1. An array index is just as suitable as a pointer for dereferencing. 2. What matters is how many dereferences are needed and their locality. 3. Data structure density is important to get high cache utilization.

References show a lot of locality: 40% of all IR operands reference the previous node. 70% reference the previous 10 nodes. A linear IR is the best cache-optimized data structure for this.

That said, dereferencing of an operand happens less often than one might think. Most of the time, one really needs the operand index itself, e.g. for hashes or comparisons. Again, indexes have many advantages over pointers here.

What paid off the most was to use a fixed size IR instruction format (only 64 bit!) with 2 operands and 16 bit indexes.
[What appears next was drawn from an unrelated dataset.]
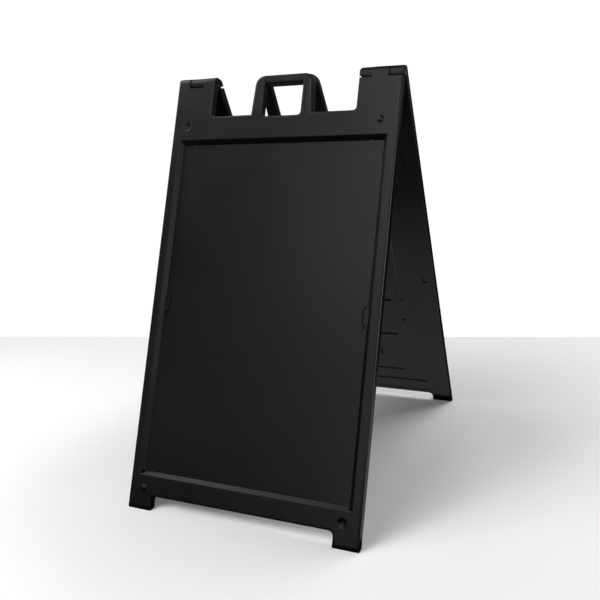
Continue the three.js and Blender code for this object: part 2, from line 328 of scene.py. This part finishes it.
def ear_cut():
    """Cuts the ears off level where the knuckles turn, with a small chamfer at the front."""
    chamfer = 1.2
    profile = [(-5, -LIP), (-5, 30), (THICK + 5, 30), (THICK + 5, -LIP - chamfer - 0.5),
               (THICK + 0.5, -LIP - chamfer - 0.5), (THICK - chamfer, -LIP)]
    return along_x(profile, [(-HALF - 5, 0), (HALF + 5, 0)])


def recess():
    """The pocket for the sign sheet with a rounded slope up to the face."""
    mid = -(RECESS_TOP + RECESS_H / 2)
    corners = centred(0, mid, RECESS_W / 2, RECESS_H / 2, 2.0)
    width = THICK - SHEET_FACE
    tangent = BEVEL_ROUND * math.tan(math.pi / 8)
    layers = [(RECESS_FLOOR, 0), (SHEET_FACE + 0.05, 0),
              (THICK - tangent * math.sin(math.pi / 4), -(width - tangent * math.cos(math.pi / 4)))]
    edge = width + tangent  # where the rounding runs out on the face
    for k in range(1, STEPS + 1):
        a = math.pi / 4 * (1 - k / STEPS)
        layers.append((THICK - BEVEL_ROUND * (1 - math.cos(a)) + 0.01,
                       -(edge - BEVEL_ROUND * math.sin(a))))
    layers.append((THICK + 1, -edge - 0.1))
    return layered(corners, layers, grow=0.35)


def ridge(corners, crest, inset, flare=5.0, foot=6.0):
    """A raised rib on the inner field, a soft hump from its crest down to its foot."""
    steps = 9
    layers = [(crest + (foot - crest) * (0.5 - 0.5 * math.cos(math.pi * k / steps)),
               inset - (inset + flare) * k / steps) for k in range(steps + 1)]
    return layered(corners, layers)


def hooked_rib(side, x, bottom, length, w=12.0, reach=20.0):
    """A rib down the inner field that bends outwards at its lower end."""
    top = -bottom + length
    line = [(x, top, 4.0), (x, -bottom + 2, 14.0), (x + reach, -bottom - 7, 4.0),
            (x + reach + 3, -bottom + 3, 4.0), (x + w, -bottom + 14, 8.0), (x + w, top, 4.0)]
    if side < 0:
        line = [(-px, pz, r) for px, pz, r in reversed(line)]
    return ridge(line, 1.2, 4.8)


def bead():
    """The raised bead round the inner field."""
    path = centred(0, FIELD_Z, FIELD_HALF_W + 3, FIELD_HALF_H + 3, 8)
    width, height, depth, steps = 9.0, 4.8, 6.0, 20
    rings = []
    for k in range(steps):
        a = math.tau * k / steps
        y = height * math.cos(a) - depth
        rings.append([Vector((p.x, y, p.y)) for p in ring(path, width * math.sin(a))])
    return solid(rings, closed=True)


def handle():
    """Two legs joined over the top, well rounded at the front."""
    top = HANDLE_HALF - HANDLE_TAPER
    corners = [(HANDLE_HALF + 1.2, -HEADER - 22, 0.25), (top, HANDLE_TOP, 28.0),
               (-top, HANDLE_TOP, 28.0), (-HANDLE_HALF - 1.2, -HEADER - 22, 0.25)]
    return layered(corners, rounded(HANDLE_BACK, THICK, 2.2, 10.0, 2.2, 8.0))


def hand_opening():
    """The hole under the grip, flared towards the front."""
    corners = rect(-GRIP_HALF, GRIP_HALF, -GRIP_FOOT, HANDLE_TOP - 1, 9.0)
    corners[2:] = [(x, z, 24.0) for x, z, _ in corners[2:]]
    flare = 7.0
    layers = [(-5, 0), (THICK - flare, 0)]
    layers += [(THICK - flare + flare * math.sin(a), -flare * (1 - math.cos(a))) for a in quarter()[1:]]
    layers.append((THICK + 4, -flare - 0.3))
    return layered(corners, layers)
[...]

The restriction to 2 operands is actually beneficial, since it helps with commoning and makes you think about IR design. The 16 bit index range is not a limitation in practice (split IR chunks, if you need to). The high orthogonality of the IR avoids many iterations and unpredictable branches in the compiler itself.
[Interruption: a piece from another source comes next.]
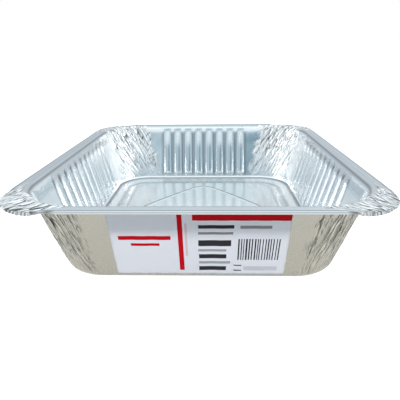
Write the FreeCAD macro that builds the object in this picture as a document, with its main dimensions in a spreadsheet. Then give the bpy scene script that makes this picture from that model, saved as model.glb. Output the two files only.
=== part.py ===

The 16 bit indexes also enable the use of tagged references in the compiler code (not in the IR). The tag caches node properties: type, flags, constness. This avoids even more dereferences. LuaJIT uses this in the front pipeline for fast type checks and on-the-fly folding.

1 comments

Did you happen to do any long form prose writing (paper, online article, etc) about the design of the LuaJIT IR? Sounds extremely fascinating.